--- INPUT DATA ---

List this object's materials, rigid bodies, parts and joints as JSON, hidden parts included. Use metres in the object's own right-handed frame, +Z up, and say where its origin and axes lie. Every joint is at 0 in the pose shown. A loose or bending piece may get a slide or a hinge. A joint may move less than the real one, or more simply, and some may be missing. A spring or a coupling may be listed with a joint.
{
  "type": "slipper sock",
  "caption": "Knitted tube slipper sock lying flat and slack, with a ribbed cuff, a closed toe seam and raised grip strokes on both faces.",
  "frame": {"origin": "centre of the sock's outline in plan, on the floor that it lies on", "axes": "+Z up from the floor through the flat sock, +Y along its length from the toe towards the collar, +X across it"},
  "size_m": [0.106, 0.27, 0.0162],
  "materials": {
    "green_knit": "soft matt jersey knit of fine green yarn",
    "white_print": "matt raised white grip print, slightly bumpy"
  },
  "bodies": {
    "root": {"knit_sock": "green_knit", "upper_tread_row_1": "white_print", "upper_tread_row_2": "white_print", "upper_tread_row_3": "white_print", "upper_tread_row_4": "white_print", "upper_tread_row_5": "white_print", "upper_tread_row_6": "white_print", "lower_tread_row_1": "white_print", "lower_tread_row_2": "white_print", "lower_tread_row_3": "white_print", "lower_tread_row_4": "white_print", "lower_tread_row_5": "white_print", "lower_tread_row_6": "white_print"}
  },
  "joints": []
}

---
--- INPUT DATA ---

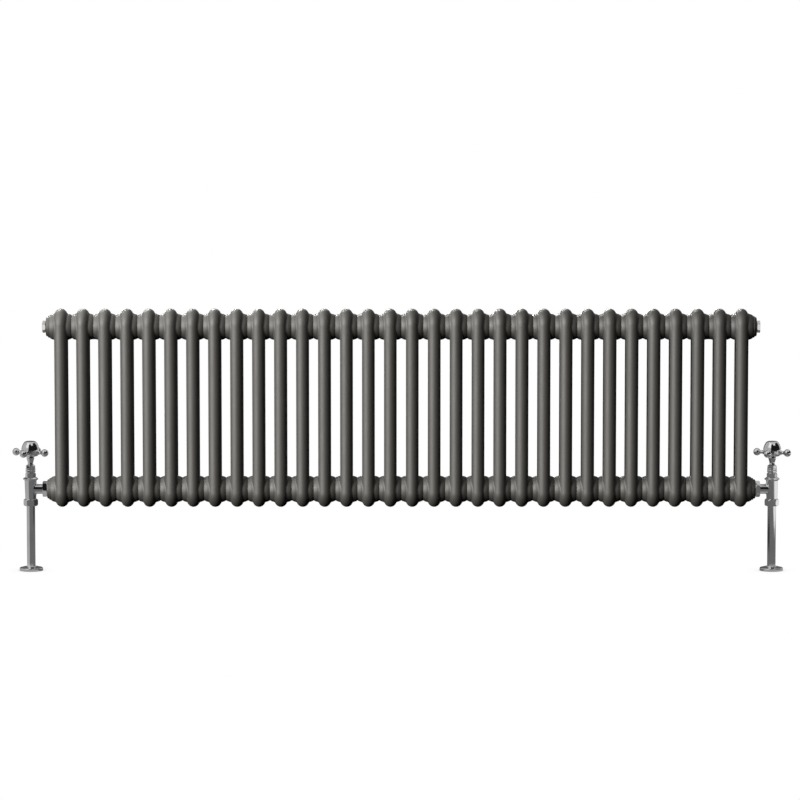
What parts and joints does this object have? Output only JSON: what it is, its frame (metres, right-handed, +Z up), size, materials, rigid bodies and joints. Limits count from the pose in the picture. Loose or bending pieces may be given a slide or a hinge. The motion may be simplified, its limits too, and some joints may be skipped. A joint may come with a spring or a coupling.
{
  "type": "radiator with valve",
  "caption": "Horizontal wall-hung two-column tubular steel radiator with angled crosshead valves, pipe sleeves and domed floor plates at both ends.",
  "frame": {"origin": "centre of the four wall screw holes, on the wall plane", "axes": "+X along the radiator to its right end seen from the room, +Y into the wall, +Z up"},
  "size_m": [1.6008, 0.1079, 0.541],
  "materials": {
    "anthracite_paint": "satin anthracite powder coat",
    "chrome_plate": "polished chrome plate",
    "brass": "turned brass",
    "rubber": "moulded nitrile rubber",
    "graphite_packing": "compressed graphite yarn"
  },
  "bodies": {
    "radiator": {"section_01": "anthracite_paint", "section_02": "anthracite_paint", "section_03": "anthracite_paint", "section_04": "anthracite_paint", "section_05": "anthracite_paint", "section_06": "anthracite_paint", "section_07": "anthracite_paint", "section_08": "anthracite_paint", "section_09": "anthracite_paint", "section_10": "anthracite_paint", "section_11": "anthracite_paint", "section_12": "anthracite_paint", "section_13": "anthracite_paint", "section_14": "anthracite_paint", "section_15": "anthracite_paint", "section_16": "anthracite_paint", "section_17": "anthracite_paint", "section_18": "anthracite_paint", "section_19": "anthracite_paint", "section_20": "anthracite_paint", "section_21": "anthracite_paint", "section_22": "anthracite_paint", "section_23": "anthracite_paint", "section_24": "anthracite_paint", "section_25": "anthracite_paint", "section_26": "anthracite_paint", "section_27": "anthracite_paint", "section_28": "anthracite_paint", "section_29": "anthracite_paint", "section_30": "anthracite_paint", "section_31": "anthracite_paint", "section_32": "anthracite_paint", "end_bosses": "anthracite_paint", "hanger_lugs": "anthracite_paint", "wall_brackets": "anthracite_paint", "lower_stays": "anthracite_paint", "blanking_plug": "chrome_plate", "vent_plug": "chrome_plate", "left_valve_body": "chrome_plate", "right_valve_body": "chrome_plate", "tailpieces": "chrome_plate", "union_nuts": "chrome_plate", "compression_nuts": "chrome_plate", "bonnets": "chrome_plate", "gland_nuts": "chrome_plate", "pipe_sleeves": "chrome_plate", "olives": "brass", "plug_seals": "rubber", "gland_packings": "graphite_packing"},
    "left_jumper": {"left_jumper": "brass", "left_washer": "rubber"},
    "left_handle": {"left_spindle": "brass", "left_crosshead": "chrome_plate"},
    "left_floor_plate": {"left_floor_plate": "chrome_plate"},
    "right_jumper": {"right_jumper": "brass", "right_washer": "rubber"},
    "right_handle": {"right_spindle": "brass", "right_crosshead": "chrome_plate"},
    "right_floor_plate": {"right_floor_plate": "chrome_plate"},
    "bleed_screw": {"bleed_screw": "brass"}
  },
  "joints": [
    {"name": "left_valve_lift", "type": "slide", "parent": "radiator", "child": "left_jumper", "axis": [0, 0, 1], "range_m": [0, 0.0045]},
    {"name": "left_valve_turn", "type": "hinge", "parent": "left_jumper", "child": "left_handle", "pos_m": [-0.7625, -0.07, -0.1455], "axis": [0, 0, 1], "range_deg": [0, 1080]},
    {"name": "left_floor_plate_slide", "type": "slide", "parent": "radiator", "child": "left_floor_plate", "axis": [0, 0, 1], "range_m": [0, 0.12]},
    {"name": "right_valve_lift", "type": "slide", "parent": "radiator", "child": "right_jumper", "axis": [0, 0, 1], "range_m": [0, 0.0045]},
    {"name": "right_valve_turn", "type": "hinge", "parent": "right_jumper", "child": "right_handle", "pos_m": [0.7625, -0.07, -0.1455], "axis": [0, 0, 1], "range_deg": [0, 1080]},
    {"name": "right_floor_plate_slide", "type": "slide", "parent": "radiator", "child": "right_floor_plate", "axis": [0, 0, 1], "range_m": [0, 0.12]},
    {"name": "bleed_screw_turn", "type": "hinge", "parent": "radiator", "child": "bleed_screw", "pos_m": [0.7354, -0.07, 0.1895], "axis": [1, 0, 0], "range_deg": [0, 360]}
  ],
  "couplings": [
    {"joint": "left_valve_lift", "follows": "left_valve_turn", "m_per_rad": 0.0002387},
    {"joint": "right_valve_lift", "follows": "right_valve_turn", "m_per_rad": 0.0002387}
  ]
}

---

TO BE DONE
Report each line of the material above where the word "bending" appears.

SOLUTION
List this object's materials, rigid bodies, parts and joints as JSON, hidden parts included. Use metres in the object's own right-handed frame, +Z up, and say where its origin and axes lie. Every joint is at 0 in the pose shown. A loose or bending piece may get a slide or a hinge. A joint may move less than the real one, or more simply, and some may be missing. A spring or a coupling may be listed with a joint.
What parts and joints does this object have? Output only JSON: what it is, its frame (metres, right-handed, +Z up), size, materials, rigid bodies and joints. Limits count from the pose in the picture. Loose or bending pieces may be given a slide or a hinge. The motion may be simplified, its limits too, and some joints may be skipped. A joint may come with a spring or a coupling.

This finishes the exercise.